▶ **YOUR GOAL**
Every record should be written out exactly, please.

▶ **PROVIDED RECORDS**
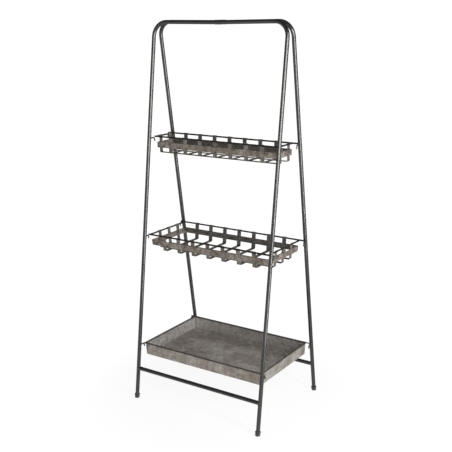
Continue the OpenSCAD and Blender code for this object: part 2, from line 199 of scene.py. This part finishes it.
def galvanised(name, dark, light, warmth, walls, ends=None, spangle=150.0, rim_z=None, patchy=0.35):
    """Aged zinc: crystal spangle, brown-grey patina in clouds and drips, fine scratches.
    walls and ends hold the dark and light crystals inside the long and the end walls, painted
    shade inside the long walls and painted light inside the tray's end walls. Crevices get
    painted shade. Above rim_z, where there is one, it is darker."""
    s = Shader(name)
    wobble = s.add("TexNoise", Vector=s.place(), Scale=90.0, Detail=3.0)
    warped = s.add("MixRGB", {"blend_type": "LINEAR_LIGHT"}, Fac=0.006,
                   Color1=s.place(), Color2=wobble.outputs["Color"])
    big = s.add("TexVoronoi", Vector=warped.outputs["Color"], Scale=spangle)
    small = s.add("TexVoronoi", Vector=warped.outputs["Color"], Scale=spangle * 2.6)
    tone = s.add("SeparateColor", Color=big.outputs["Color"]).outputs["Red"]
    tint = s.add("SeparateColor", Color=small.outputs["Color"]).outputs["Green"]
    crystal = s.maths("ADD", s.maths("MULTIPLY", tone, 0.6), s.maths("MULTIPLY", tint, 0.4))
    clouds = s.remap(s.noise(16.0, detail=7.0, roughness=0.62), 0.38, 0.60)
    drips = s.remap(s.noise(26.0, (2.2, 2.2, 0.35), detail=6.0), 0.42, 0.7)
    soot = s.remap(s.noise(64.0, detail=6.0, roughness=0.75), 0.50, 0.68)
    color = s.mix(crystal, grey(dark, warmth), grey(light, warmth * 0.4))
    color = s.mix(s.maths("MULTIPLY", clouds, 0.55), color, grey(dark * 0.82, warmth * 1.7))
    color = s.mix(s.maths("MULTIPLY", drips, 0.30), color, grey(light * 1.05, warmth * 0.3))
    color = s.mix(s.maths("MULTIPLY", soot, patchy), color, grey(dark * 0.40, warmth * 1.5))
    # Inside walls facing the middle take their own crystal values: painted shade on the long walls, painted light
    # on the tray's end walls.
    for axis, painted_tones in (((0.0, 1.0, 0.0), walls), ((1.0, 0.0, 0.0), ends)):
        if painted_tones is not None:
            inner = s.mix(crystal, grey(painted_tones[0], 0.03), grey(painted_tones[1], 0.0))
            color = s.mix(s.maths("MULTIPLY", s.inward(axis), 0.75), color, inner)
    # AO darkening in crevices and between parts: painted shade.
    crevice_shade = s.add("AmbientOcclusion", {"samples": 6}, Distance=0.012).outputs["AO"]
    color = s.mix(s.remap(crevice_shade, 0.35, 0.95, 0.45, 0.0), color, grey(dark * 0.3, warmth * 2))
    # Darker along the top of the rolled rim, above rim_z.
    if rim_z is not None:
        height = s.add("SeparateXYZ", Vector=s.coords.outputs["Object"]).outputs["Z"]
        color = s.mix(s.remap(height, rim_z - 0.0008, rim_z + 0.0008, 0.0, 0.8), color, grey(0.05, 0.1))
    rough = s.maths("ADD", s.remap(crystal, 0.2, 0.8, 0.36, 0.55), s.maths("MULTIPLY", clouds, 0.10))
    scratch = s.noise(38.0, (9.0, 1.0, 1.0), detail=4.0)
    dents = s.noise(7.0, detail=1.0)
    normal = s.bump(dents, 0.004, 0.30)
    normal = s.bump(crystal, 0.00022, 0.55, normal)
    normal = s.bump(scratch, 0.0001, 0.25, normal)
    return s.finish(color, 0.80, rough, normal)


def dark_wire(name):
    """Blackened rod with worn, slightly rusty patches."""
    s = Shader(name)
    worn = s.remap(s.noise(55.0, detail=6.0), 0.5, 0.72)
    rust = s.remap(s.noise(150.0, detail=5.0), 0.56, 0.74)
    color = s.mix(worn, grey(0.030, 0.14), grey(0.075, 0.10))
    color = s.mix(s.maths("MULTIPLY", rust, 0.5), color, (0.070, 0.048, 0.034, 1.0))
    rough = s.remap(worn, 0.0, 1.0, 0.52, 0.36)
    return s.finish(color, 0.75, rough, s.bump(s.noise(300.0), 0.0001, 0.4))


def moulded_cap(name):
    """Dark moulded cap, scuffed towards the floor."""
    s = Shader(name)
    height = s.add("SeparateXYZ", Vector=s.coords.outputs["Object"]).outputs["Z"]
    scuff = s.maths("MULTIPLY", s.remap(s.noise(240.0), 0.4, 0.7), s.remap(height, 0.0, 0.010, 1.0, 0.1))
    color = s.mix(scuff, grey(0.050, 0.0), grey(0.14, 0.05))
    rough = s.maths("ADD", s.maths("MULTIPLY", scuff, 0.25), 0.24)
    return s.finish(color, 0.15, rough, s.bump(s.noise(500.0), 0.00006, 0.4), coat=0.3)


def weld_metal(name):
    """Ripply weld metal with heat tint."""
    s = Shader(name)
    tint = s.remap(s.noise(190.0, detail=4.0), 0.38, 0.66)
    color = s.mix(tint, grey(0.10, 0.04), (0.19, 0.165, 0.14, 1.0))
    rough = s.remap(tint, 0.0, 1.0, 0.32, 0.5)
    return s.finish(color, 0.85, rough, s.bump(s.noise(900.0, detail=2.0), 0.0002, 0.6))


LENGTHWAYS_LEG = (6.0, 6.0, 0.12)
LENGTHWAYS_BAR = (0.12, 6.0, 6.0)
LEG_STEEL = tube_steel("leg_steel", LENGTHWAYS_LEG)
BAR_STEEL = tube_steel("bar_steel", LENGTHWAYS_BAR)
# The two pairs after the warmth: painted shade inside the long walls, and for the tray painted light inside its
# end walls.
TRAY_ZINC = galvanised("tray_zinc", 0.28, 0.73, 0.14, (0.27, 0.62), (0.42, 0.90),
                       rim_z=middle_of("tray_front_wire").z - 0.003)
STRAP_ZINC = galvanised("strap_zinc", 0.14, 0.42, 0.16, (0.075, 0.20), spangle=190.0, patchy=0.9)
BAND_ZINC = galvanised("band_zinc", 0.15, 0.58, 0.20, (0.055, 0.16), spangle=170.0, patchy=0.95)
WIRE = dark_wire("dark_wire")
CAP = moulded_cap("moulded_cap")
WELD = weld_metal("weld_metal")

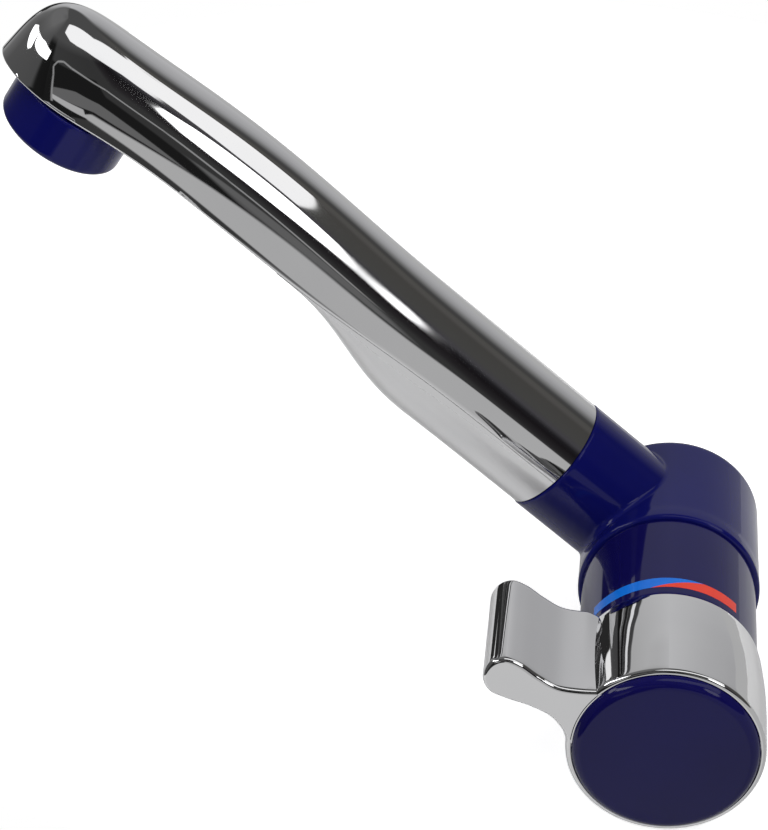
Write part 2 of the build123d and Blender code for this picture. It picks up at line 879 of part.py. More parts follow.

▶ **SOLUTION FOR THIS TASK**
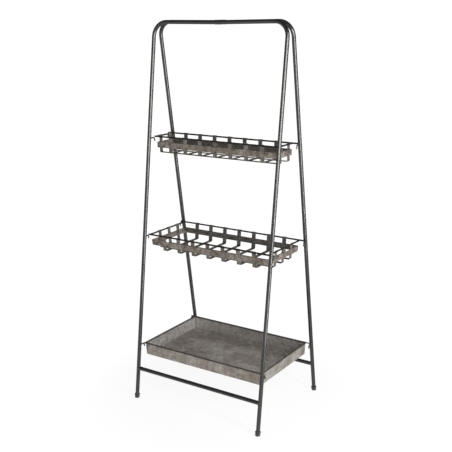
Continue the OpenSCAD and Blender code for this object: part 2, from line 199 of scene.py. This part finishes it.
def galvanised(name, dark, light, warmth, walls, ends=None, spangle=150.0, rim_z=None, patchy=0.35):
    """Aged zinc: crystal spangle, brown-grey patina in clouds and drips, fine scratches.
    walls and ends hold the dark and light crystals inside the long and the end walls, painted
    shade inside the long walls and painted light inside the tray's end walls. Crevices get
    painted shade. Above rim_z, where there is one, it is darker."""
    s = Shader(name)
    wobble = s.add("TexNoise", Vector=s.place(), Scale=90.0, Detail=3.0)
    warped = s.add("MixRGB", {"blend_type": "LINEAR_LIGHT"}, Fac=0.006,
                   Color1=s.place(), Color2=wobble.outputs["Color"])
    big = s.add("TexVoronoi", Vector=warped.outputs["Color"], Scale=spangle)
    small = s.add("TexVoronoi", Vector=warped.outputs["Color"], Scale=spangle * 2.6)
    tone = s.add("SeparateColor", Color=big.outputs["Color"]).outputs["Red"]
    tint = s.add("SeparateColor", Color=small.outputs["Color"]).outputs["Green"]
    crystal = s.maths("ADD", s.maths("MULTIPLY", tone, 0.6), s.maths("MULTIPLY", tint, 0.4))
    clouds = s.remap(s.noise(16.0, detail=7.0, roughness=0.62), 0.38, 0.60)
    drips = s.remap(s.noise(26.0, (2.2, 2.2, 0.35), detail=6.0), 0.42, 0.7)
    soot = s.remap(s.noise(64.0, detail=6.0, roughness=0.75), 0.50, 0.68)
    color = s.mix(crystal, grey(dark, warmth), grey(light, warmth * 0.4))
    color = s.mix(s.maths("MULTIPLY", clouds, 0.55), color, grey(dark * 0.82, warmth * 1.7))
    color = s.mix(s.maths("MULTIPLY", drips, 0.30), color, grey(light * 1.05, warmth * 0.3))
    color = s.mix(s.maths("MULTIPLY", soot, patchy), color, grey(dark * 0.40, warmth * 1.5))
    # Inside walls facing the middle take their own crystal values: painted shade on the long walls, painted light
    # on the tray's end walls.
    for axis, painted_tones in (((0.0, 1.0, 0.0), walls), ((1.0, 0.0, 0.0), ends)):
        if painted_tones is not None:
            inner = s.mix(crystal, grey(painted_tones[0], 0.03), grey(painted_tones[1], 0.0))
            color = s.mix(s.maths("MULTIPLY", s.inward(axis), 0.75), color, inner)
    # AO darkening in crevices and between parts: painted shade.
    crevice_shade = s.add("AmbientOcclusion", {"samples": 6}, Distance=0.012).outputs["AO"]
    color = s.mix(s.remap(crevice_shade, 0.35, 0.95, 0.45, 0.0), color, grey(dark * 0.3, warmth * 2))
    # Darker along the top of the rolled rim, above rim_z.
    if rim_z is not None:
        height = s.add("SeparateXYZ", Vector=s.coords.outputs["Object"]).outputs["Z"]
        color = s.mix(s.remap(height, rim_z - 0.0008, rim_z + 0.0008, 0.0, 0.8), color, grey(0.05, 0.1))
    rough = s.maths("ADD", s.remap(crystal, 0.2, 0.8, 0.36, 0.55), s.maths("MULTIPLY", clouds, 0.10))
    scratch = s.noise(38.0, (9.0, 1.0, 1.0), detail=4.0)
    dents = s.noise(7.0, detail=1.0)
    normal = s.bump(dents, 0.004, 0.30)
    normal = s.bump(crystal, 0.00022, 0.55, normal)
    normal = s.bump(scratch, 0.0001, 0.25, normal)
    return s.finish(color, 0.80, rough, normal)


def dark_wire(name):
    """Blackened rod with worn, slightly rusty patches."""
    s = Shader(name)
    worn = s.remap(s.noise(55.0, detail=6.0), 0.5, 0.72)
    rust = s.remap(s.noise(150.0, detail=5.0), 0.56, 0.74)
    color = s.mix(worn, grey(0.030, 0.14), grey(0.075, 0.10))
    color = s.mix(s.maths("MULTIPLY", rust, 0.5), color, (0.070, 0.048, 0.034, 1.0))
    rough = s.remap(worn, 0.0, 1.0, 0.52, 0.36)
    return s.finish(color, 0.75, rough, s.bump(s.noise(300.0), 0.0001, 0.4))


def moulded_cap(name):
    """Dark moulded cap, scuffed towards the floor."""
    s = Shader(name)
    height = s.add("SeparateXYZ", Vector=s.coords.outputs["Object"]).outputs["Z"]
    scuff = s.maths("MULTIPLY", s.remap(s.noise(240.0), 0.4, 0.7), s.remap(height, 0.0, 0.010, 1.0, 0.1))
    color = s.mix(scuff, grey(0.050, 0.0), grey(0.14, 0.05))
    rough = s.maths("ADD", s.maths("MULTIPLY", scuff, 0.25), 0.24)
    return s.finish(color, 0.15, rough, s.bump(s.noise(500.0), 0.00006, 0.4), coat=0.3)


def weld_metal(name):
    """Ripply weld metal with heat tint."""
    s = Shader(name)
    tint = s.remap(s.noise(190.0, detail=4.0), 0.38, 0.66)
    color = s.mix(tint, grey(0.10, 0.04), (0.19, 0.165, 0.14, 1.0))
    rough = s.remap(tint, 0.0, 1.0, 0.32, 0.5)
    return s.finish(color, 0.85, rough, s.bump(s.noise(900.0, detail=2.0), 0.0002, 0.6))


LENGTHWAYS_LEG = (6.0, 6.0, 0.12)
LENGTHWAYS_BAR = (0.12, 6.0, 6.0)
LEG_STEEL = tube_steel("leg_steel", LENGTHWAYS_LEG)
BAR_STEEL = tube_steel("bar_steel", LENGTHWAYS_BAR)
# The two pairs after the warmth: painted shade inside the long walls, and for the tray painted light inside its
# end walls.
TRAY_ZINC = galvanised("tray_zinc", 0.28, 0.73, 0.14, (0.27, 0.62), (0.42, 0.90),
                       rim_z=middle_of("tray_front_wire").z - 0.003)
STRAP_ZINC = galvanised("strap_zinc", 0.14, 0.42, 0.16, (0.075, 0.20), spangle=190.0, patchy=0.9)
BAND_ZINC = galvanised("band_zinc", 0.15, 0.58, 0.20, (0.055, 0.16), spangle=170.0, patchy=0.95)
WIRE = dark_wire("dark_wire")
CAP = moulded_cap("moulded_cap")
WELD = weld_metal("weld_metal")

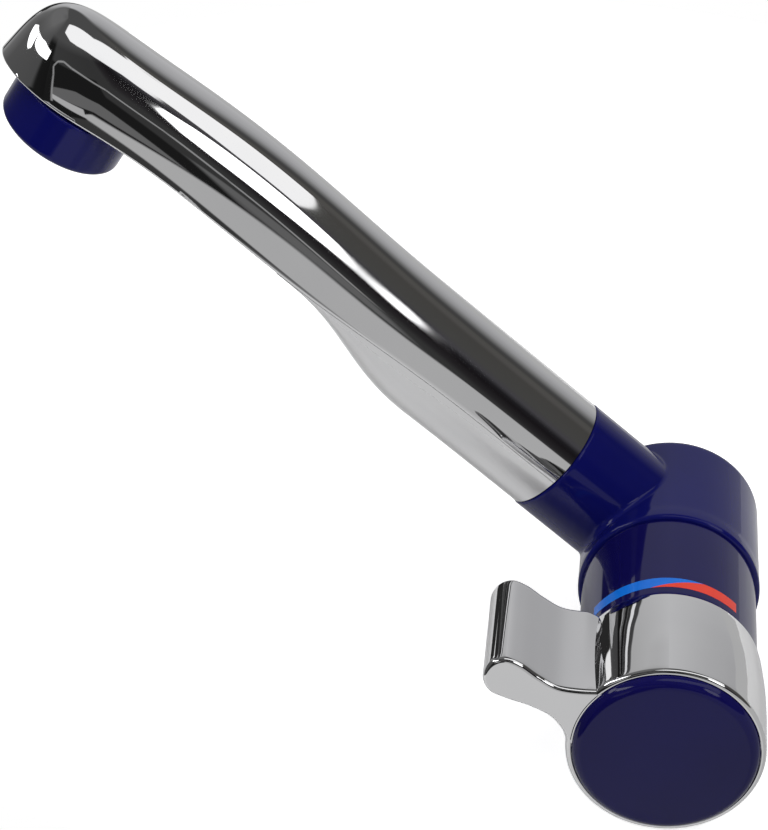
Write part 2 of the build123d and Blender code for this picture. It picks up at line 879 of part.py. More parts follow.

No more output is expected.